• [CHALLENGE] Look through the material below for "materials". Copy every line that contains it.
— Start —
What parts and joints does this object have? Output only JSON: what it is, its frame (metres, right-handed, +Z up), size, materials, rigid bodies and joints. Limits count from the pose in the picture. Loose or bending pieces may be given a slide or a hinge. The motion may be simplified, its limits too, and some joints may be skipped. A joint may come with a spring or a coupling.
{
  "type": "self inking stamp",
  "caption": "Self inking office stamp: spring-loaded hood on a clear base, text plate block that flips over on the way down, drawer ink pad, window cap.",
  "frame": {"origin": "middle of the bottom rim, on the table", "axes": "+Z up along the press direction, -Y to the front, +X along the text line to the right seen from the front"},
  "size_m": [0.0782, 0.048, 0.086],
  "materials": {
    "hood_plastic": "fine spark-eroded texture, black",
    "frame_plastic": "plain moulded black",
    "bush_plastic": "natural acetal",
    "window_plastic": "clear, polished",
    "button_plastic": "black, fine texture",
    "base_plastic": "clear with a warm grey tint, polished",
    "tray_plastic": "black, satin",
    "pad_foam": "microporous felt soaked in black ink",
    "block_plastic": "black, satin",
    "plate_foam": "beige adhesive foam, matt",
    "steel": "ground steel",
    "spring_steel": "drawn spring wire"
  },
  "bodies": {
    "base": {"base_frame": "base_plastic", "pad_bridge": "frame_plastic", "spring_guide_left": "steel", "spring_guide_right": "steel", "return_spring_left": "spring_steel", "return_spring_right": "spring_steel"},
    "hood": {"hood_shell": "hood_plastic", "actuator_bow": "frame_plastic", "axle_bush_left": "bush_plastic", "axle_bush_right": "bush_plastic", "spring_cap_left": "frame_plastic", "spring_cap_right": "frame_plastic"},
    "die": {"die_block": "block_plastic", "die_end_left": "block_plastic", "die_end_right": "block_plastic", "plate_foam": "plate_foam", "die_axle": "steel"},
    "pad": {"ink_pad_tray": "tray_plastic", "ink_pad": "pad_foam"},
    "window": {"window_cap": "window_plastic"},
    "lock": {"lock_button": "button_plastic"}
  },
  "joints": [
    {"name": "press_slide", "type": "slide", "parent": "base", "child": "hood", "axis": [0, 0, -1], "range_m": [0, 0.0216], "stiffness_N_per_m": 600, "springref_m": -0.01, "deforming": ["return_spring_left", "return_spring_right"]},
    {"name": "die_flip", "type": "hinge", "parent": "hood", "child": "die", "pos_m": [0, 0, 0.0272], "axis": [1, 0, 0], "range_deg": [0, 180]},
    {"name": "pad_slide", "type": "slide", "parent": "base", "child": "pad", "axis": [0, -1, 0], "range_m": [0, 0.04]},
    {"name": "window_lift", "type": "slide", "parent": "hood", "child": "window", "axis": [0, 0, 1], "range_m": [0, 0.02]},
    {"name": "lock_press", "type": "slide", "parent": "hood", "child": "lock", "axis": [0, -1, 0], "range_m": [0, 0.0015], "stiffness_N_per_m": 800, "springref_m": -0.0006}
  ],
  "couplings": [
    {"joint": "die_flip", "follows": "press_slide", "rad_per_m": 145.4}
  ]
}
— End —
• [RESULT OF THIS TASK]
What parts and joints does this object have? Output only JSON: what it is, its frame (metres, right-handed, +Z up), size, materials, rigid bodies and joints. Limits count from the pose in the picture. Loose or bending pieces may be given a slide or a hinge. The motion may be simplified, its limits too, and some joints may be skipped. A joint may come with a spring or a coupling.
  "materials": {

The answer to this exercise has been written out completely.